Olympia made 14 starts at 2, winning three stakes including the Breeders’ Futurity at Keeneland. Olympia could come out of the gate like a lightning bolt. This helped make him Hooper’s candidate for the quarter-mile match with Stella Moore on Jan. 5 at Tropical Park, which he won, saving the reputation of his breed.

Olympia then went coast to coast, winning seven stakes in California, Florida, New York, and Kentucky, including the Flamingo and Wood Memorial stakes, before he started as the favorite in the 1949 Kentucky Derby. Leading from the gate, Olympia hit the wall at the top of the stretch and faded to finish sixth behind Ponder. Brought back in the Withers Stakes at a mile, he won, and then placed in three more stakes that year.
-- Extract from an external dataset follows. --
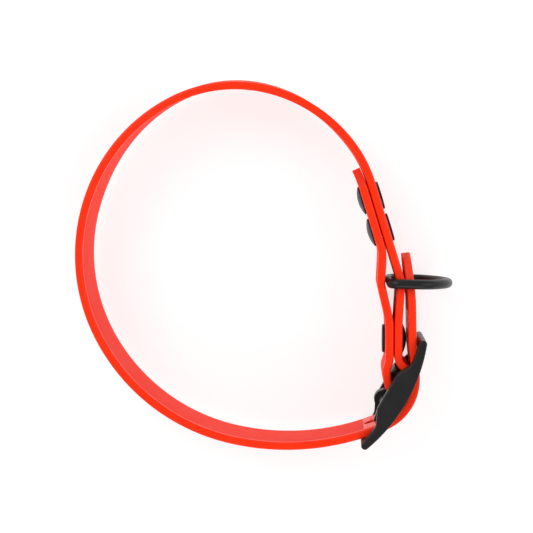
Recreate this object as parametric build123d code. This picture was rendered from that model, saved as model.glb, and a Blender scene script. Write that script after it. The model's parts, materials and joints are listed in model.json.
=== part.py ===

At 4 Olympia won the Paumonok, Camden, and Roseben handicaps, all at six furlongs. He retired with 15 wins, 12 seconds, and four thirds from 41 starts, proving a model of consistency and gutsy speed. He had his limits, however, and was clearly better going shorter.

Olympia entered stud in 1951 at Danada Farm in Kentucky and proved a prolific sire, getting 40 stakes winners (12%) until his retirement in 1967. His progeny tended to have ample speed like himself, such as the dual sprint champion Decathlon, but he also sired champion handicap female Pucker Up, champion steeplechaser Top Bid, Kentucky Oaks winner My Portrait, plus Talent Show, Pia Star, Alhambra, Air Pilot, Greek Game, Editorialist, Gandharva, Candalita, and Crème dela Crème.

Pia Star was a good sire and broodmare sire. Crème dela Crème’s son Rich Cream sired 1985 Belmont Stakes (gr. I) winner Crème Fraiche. California-based Lucky Mel proved an important conduit through his daughter Lucky Spell, who left a pair of daughters in Trolley Song, dam of the brilliant Unbridled’s Song; and Lucky Soph, who foaled Lucky Pulpit, the sire of California Chrome.

Hooper and others struck gold with Olympia’s daughters, who produced stars such as Crozier, Admiral’s Voyage, and Tri Jet. Tri Jet and Darby Dan’s True Knight led Olympia to the leading broodmare sire title in 1974.

Crozier’s best included the champion sprinter Precisionist, Journey At Sea, and the broodmare Linda Summers (dam of three stakes winners). Admiral’s Voyage got a nice filly in Pas de Nom, later the dam of the breed-shaping international sire Danzig. Tri Jet sired several grade I winners including Copelan as well as the broodmare Thirty Zip, granddam of Ghostzapper and City Zip.

Olympia’s daughter Heavenly Sun was granddam of Hooper’s three-time champion Susan’s Girl, who, when bred to Tri Jet, produced Copelan, inbred 3x4 to Olympia. Inbreeding to Olympia became the rule for Hooper, and late in life, many of his runners, such as Diplomatic Jet and Recommended List, had upward of 5 crosses of Olympia. American Pharoah has four strains (6x6x7x7) including Pioneerof the Nile’s fourth dam, Little Blessing, and in Littleprincessemma’s second dam, Zetta Jet, through Haze, Miss Olympia, and Greek Game.

Olympia mares have established strong families that have produced Monarchos, Dynaformer, Offlee Wild, Quadratic, Smart Angle, Smarten, Lion Heart, Successful Appeal, Street Sense, Ruler On Ice, and Royal Delta.

Without Olympia our world would be a much slower place.